# Raw data
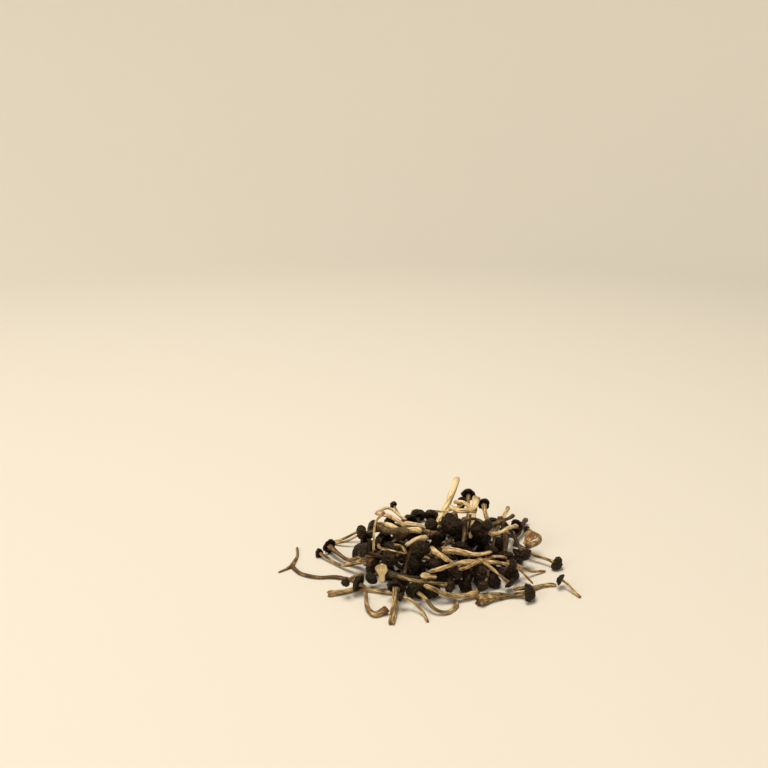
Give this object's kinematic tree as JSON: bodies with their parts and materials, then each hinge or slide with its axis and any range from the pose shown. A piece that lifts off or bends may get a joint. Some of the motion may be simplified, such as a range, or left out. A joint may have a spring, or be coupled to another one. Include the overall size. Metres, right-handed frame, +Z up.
{
  "type": "dried beech mushroom cluster",
  "caption": "Loose low heap of small dried mushrooms with dark wrinkled caps and pale twisted stems, for set dressing and food scenes.",
  "frame": {"origin": "centre of the heap's outer box, on the surface that it lies on", "axes": "+Z up, +X to the right along the heap's longest extent and +Y to its back, as seen from the front"},
  "size_m": [0.17, 0.1154, 0.0362],
  "materials": {
    "dried_stem": "matt, pale tan to greyish beige with fine lengthwise wrinkles, reddish brown at the cut foot",
    "dried_cap": "matt, nearly black brown and wrinkled",
    "cut_flesh": "matt, pale cream cut face"
  },
  "bodies": {
    "root": {"slice_under_middle": "cut_flesh", "clump_under_1": "dried_cap", "clump_under_2": "dried_cap", "clump_under_3": "dried_cap", "clump_under_4": "dried_cap", "clump_under_5": "dried_cap", "stem_forked": "dried_stem", "clump_left_pair": "dried_stem", "mushroom_front_long": "dried_stem", "mushroom_front_hook": "dried_stem", "mushroom_front_button": "dried_stem", "mushroom_front_upright": "dried_stem", "mushroom_front_thin": "dried_stem", "mushroom_front_bow": "dried_stem", "stem_front": "dried_stem", "mushroom_front_lying": "dried_stem", "mushroom_right_thick": "dried_stem", "stem_right_arch": "dried_stem", "mushroom_right_thin": "dried_stem", "mushroom_right_button": "dried_stem", "mushroom_right_hook": "dried_stem", "stem_right_dark": "dried_stem", "stem_right_orange": "dried_stem", "clump_right_red_pair": "dried_stem", "clump_left_lean_pair": "dried_stem", "stem_back_twig": "dried_stem", "mushroom_back_right": "dried_stem", "stem_trumpet": "dried_stem", "mushroom_back_gills": "dried_stem", "mushroom_back_pin": "dried_stem", "stem_pointing": "dried_stem", "clump_lower_left": "dried_cap", "clump_left_dark": "dried_cap", "clump_front_caps": "dried_cap", "clump_centre_low": "dried_cap", "clump_right_dark": "dried_cap", "mushroom_white_neck": "dried_stem", "mushroom_round_cap": "dried_cap", "clump_middle_caps": "dried_cap", "clump_upper_left": "dried_cap", "stem_olive": "dried_stem", "slice_front": "cut_flesh", "slice_middle": "cut_flesh", "clump_hub": "dried_stem", "stem_red_twist": "dried_stem", "stem_pale_down": "dried_stem", "stem_pale_wide": "dried_stem", "stem_s_curve": "dried_stem", "stem_curl": "dried_stem", "stem_fork_pale": "dried_stem", "stem_broad": "dried_stem", "stem_broad_olive": "dried_stem", "stem_thin_arch": "dried_stem", "clump_green_pair": "dried_stem", "clump_top": "dried_cap", "clump_back_left_pair": "dried_stem", "clump_back_pair": "dried_stem", "mushroom_bowed": "dried_stem", "clump_back_diagonal": "dried_stem", "flake_right": "dried_stem"}
  },
  "joints": []
}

# Stated problem
Output all of the data above without any alteration.

# Written response
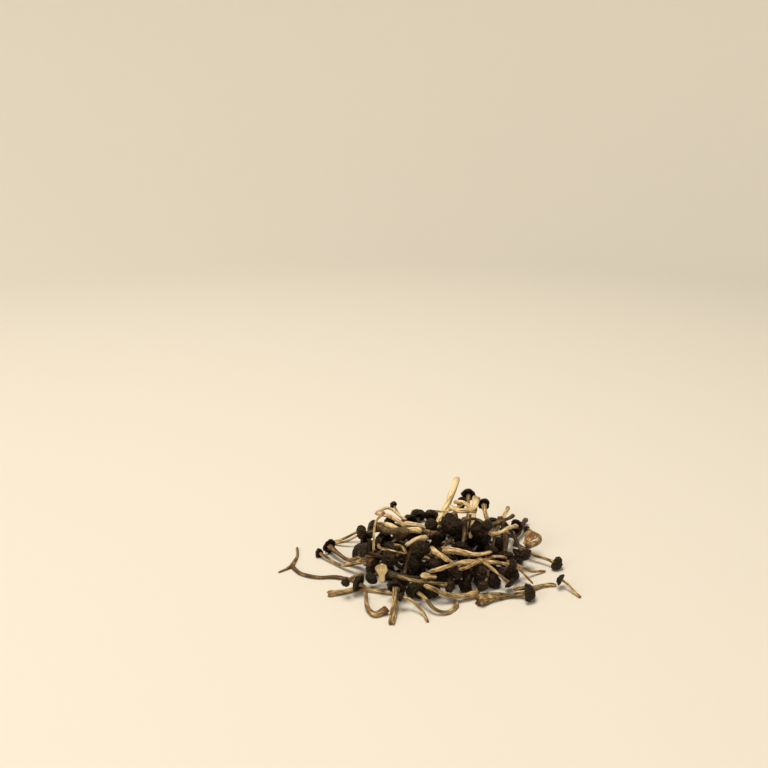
Give this object's kinematic tree as JSON: bodies with their parts and materials, then each hinge or slide with its axis and any range from the pose shown. A piece that lifts off or bends may get a joint. Some of the motion may be simplified, such as a range, or left out. A joint may have a spring, or be coupled to another one. Include the overall size. Metres, right-handed frame, +Z up.
{
  "type": "dried beech mushroom cluster",
  "caption": "Loose low heap of small dried mushrooms with dark wrinkled caps and pale twisted stems, for set dressing and food scenes.",
  "frame": {"origin": "centre of the heap's outer box, on the surface that it lies on", "axes": "+Z up, +X to the right along the heap's longest extent and +Y to its back, as seen from the front"},
  "size_m": [0.17, 0.1154, 0.0362],
  "materials": {
    "dried_stem": "matt, pale tan to greyish beige with fine lengthwise wrinkles, reddish brown at the cut foot",
    "dried_cap": "matt, nearly black brown and wrinkled",
    "cut_flesh": "matt, pale cream cut face"
  },
  "bodies": {
    "root": {"slice_under_middle": "cut_flesh", "clump_under_1": "dried_cap", "clump_under_2": "dried_cap", "clump_under_3": "dried_cap", "clump_under_4": "dried_cap", "clump_under_5": "dried_cap", "stem_forked": "dried_stem", "clump_left_pair": "dried_stem", "mushroom_front_long": "dried_stem", "mushroom_front_hook": "dried_stem", "mushroom_front_button": "dried_stem", "mushroom_front_upright": "dried_stem", "mushroom_front_thin": "dried_stem", "mushroom_front_bow": "dried_stem", "stem_front": "dried_stem", "mushroom_front_lying": "dried_stem", "mushroom_right_thick": "dried_stem", "stem_right_arch": "dried_stem", "mushroom_right_thin": "dried_stem", "mushroom_right_button": "dried_stem", "mushroom_right_hook": "dried_stem", "stem_right_dark": "dried_stem", "stem_right_orange": "dried_stem", "clump_right_red_pair": "dried_stem", "clump_left_lean_pair": "dried_stem", "stem_back_twig": "dried_stem", "mushroom_back_right": "dried_stem", "stem_trumpet": "dried_stem", "mushroom_back_gills": "dried_stem", "mushroom_back_pin": "dried_stem", "stem_pointing": "dried_stem", "clump_lower_left": "dried_cap", "clump_left_dark": "dried_cap", "clump_front_caps": "dried_cap", "clump_centre_low": "dried_cap", "clump_right_dark": "dried_cap", "mushroom_white_neck": "dried_stem", "mushroom_round_cap": "dried_cap", "clump_middle_caps": "dried_cap", "clump_upper_left": "dried_cap", "stem_olive": "dried_stem", "slice_front": "cut_flesh", "slice_middle": "cut_flesh", "clump_hub": "dried_stem", "stem_red_twist": "dried_stem", "stem_pale_down": "dried_stem", "stem_pale_wide": "dried_stem", "stem_s_curve": "dried_stem", "stem_curl": "dried_stem", "stem_fork_pale": "dried_stem", "stem_broad": "dried_stem", "stem_broad_olive": "dried_stem", "stem_thin_arch": "dried_stem", "clump_green_pair": "dried_stem", "clump_top": "dried_cap", "clump_back_left_pair": "dried_stem", "clump_back_pair": "dried_stem", "mushroom_bowed": "dried_stem", "clump_back_diagonal": "dried_stem", "flake_right": "dried_stem"}
  },
  "joints": []
}